Ne nous y trompons pas, sur le plan de la régulation des Tech, le supplice chinois est plutôt du côté des GAFA ! La Chine a finalement pris des décisions que les Etats-Unis mettront sans doute en œuvre dans plusieurs années. Ces géants du web, comme en Chine, sont devenus trop puissants pour les Etats et sont en conséquence à risque pour les investisseurs. Qui peut dire aujourd'hui quel sera le périmètre de Facebook dans dix ans ? La Chine a déjà apporté une partie de la réponse...

Comment analysez-vous cette reprise en main réglementaire ?

Ce durcissement réglementaire s'est opéré, à mon sens, autour de trois axes. Tout d'abord, Pékin a souhaité rappeler aux grands dirigeants qui était vraiment le patron, sur le thème « il ne faut pas oublier la main qui vous a nourri ». Une leçon à 15 milliards de dollars, à titre personnel, pour Jack Ma, le patron d'Alibaba, lorsqu'il a dû renoncer à l'introduction en Bourse de sa filiale financière Ant Group. Ce dernier avait, semble-t-il, multiplié les bévues. Non seulement, il avait ouvertement critiqué le système bancaire chinois mais il aurait également adressé une fin de non-recevoir aux demandes de Pékin sur la question de l'accès aux données. Les autorités viennent d'ailleurs d'exiger le démantèlement de l'activité crédit d'Ant Group pour garder la main sur les données de crédit. Enfin, Pékin aurait également pris ombrage des liens de plus en plus étroits entre Jack Ma et les « princes rouges », ces héritiers des compagnons de Mao, toujours très influents.

La deuxième raison de cette vague réglementaire porte effectivement sur l'enjeu crucial des données. En Chine, plus qu'ailleurs, le fait qu'une société privée « non coopérative » puisse détenir plus de données que l'Etat est jugé inacceptable. Dès 2013, Xi Jinping disait déjà que celui qui tient la donnée maîtrise le monde ! Cette volonté de contrôler la donnée a coûté cher à Alibaba, mais aussi à Didi, l'Uber chinois qui, sous la pression de son actionnaire Softbank, a finalement lancé son introduction en Bourse sans donner la moindre garantie sur les données aux autorités. Tesla a été plus prudent à créant un centre de données propre à la Chine ! Cette préoccupation est d'autant plus forte que la donnée sera au centre de la bataille sino-américaine, qui est appelée à s'installer dans le paysage.

Enfin, la troisième explication tient au programme "Prospérité commune", lancé cet été, de lutte contre les inégalités qui tourne le dos à Deng Xiaoping et son célèbre « enrichissez-vous !». L'aile gauche du PCC est en train de dénoncer la dérive des inégalités alors qu'il existe aujourd'hui davantage de milliardaires en Chine qu'aux Etats-Unis.

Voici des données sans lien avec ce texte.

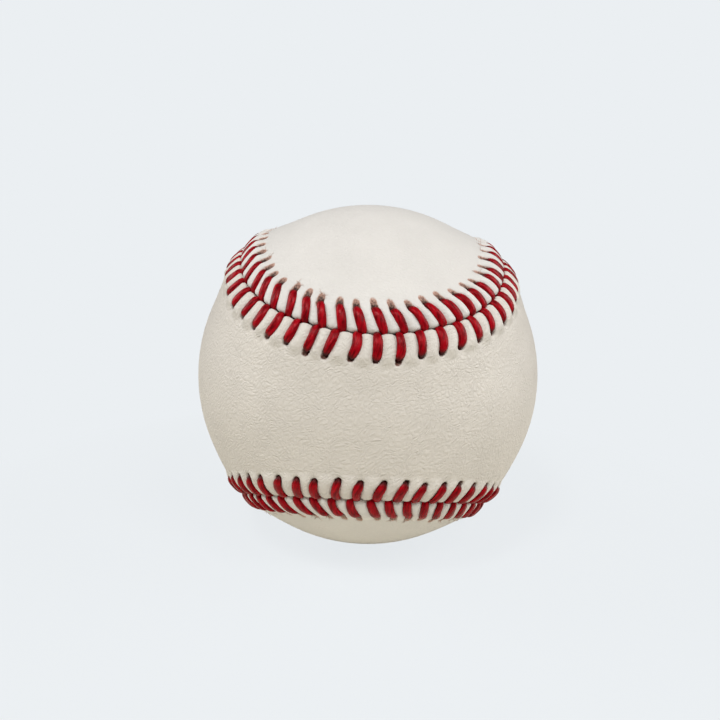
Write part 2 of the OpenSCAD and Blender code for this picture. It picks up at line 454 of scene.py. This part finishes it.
def loose_fibres(mesh, row, marks):
    """Adds the fibres of torn hide that stand out round some of a row's holes."""
    for k in range(stitches):
        if random.random() > row.frayed:
            continue
        for _ in range(random.randint(4, 7)):
            way = random.choice((-1, 1))
            past = random.uniform(0.3, 1.0) * row.slit[k]
            heading = math.radians(random.uniform(0, 75))
            length = random.uniform(0.4, 1.1) * mm
            curl = random.uniform(-0.4, 0.4) * mm
            lifted = random.uniform(0, 0.3) * mm
            t = np.linspace(0, 1, fibre_rings)
            s = row.hole[k] - slit_lean * past + way * 0.45 * row.slit_half
            s = s + way * length * math.cos(heading) * t + curl * t * t
            w = row.reach[k] + past + length * math.sin(heading) * t
            out = beside_seam(s, row.side * w)
            height = leather_height(row, s, w)[0] + fibre_half + lifted * t * t
            centre = out * (ball_r + height)[:, None]
            aside = np.cross(out, np.gradient(centre, axis=0))
            aside /= np.linalg.norm(aside, axis=1)[:, None]
            half = fibre_half * (1 - 0.5 * t)

            def place(i, j):
                i = i.astype(int)
                angle = 2 * math.pi * j / fibre_sides
                spread = aside[i] * np.cos(angle)[:, None] + out[i] * np.sin(angle)[:, None]
                return centre[i] + spread * half[i][:, None], fibre_tone + 0 * angle

            shaped_grid(mesh, fibre_rings - 1, fibre_sides, place, marks)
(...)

Candidat l'an prochain à sa propre succession, Xi Jinping souhaite donc donner des gages afin d'être plébiscité lors son élection.

Mais les enjeux sont réels. Il existe toujours 500 millions de pauvres en Chine et la croissance de demain doit reposer sur la demande intérieure. L'attaque contre le secteur de l'éducation ne doit rien au hasard alors que les Chinois résistent à faire plus d'un enfant, malgré l'assouplissement de la règle de l'enfant unique, compte tenu du coût exorbitant des études supérieures.

La "Prospérité commune" passera-t-elle par une hausse des impôts sur les sociétés ?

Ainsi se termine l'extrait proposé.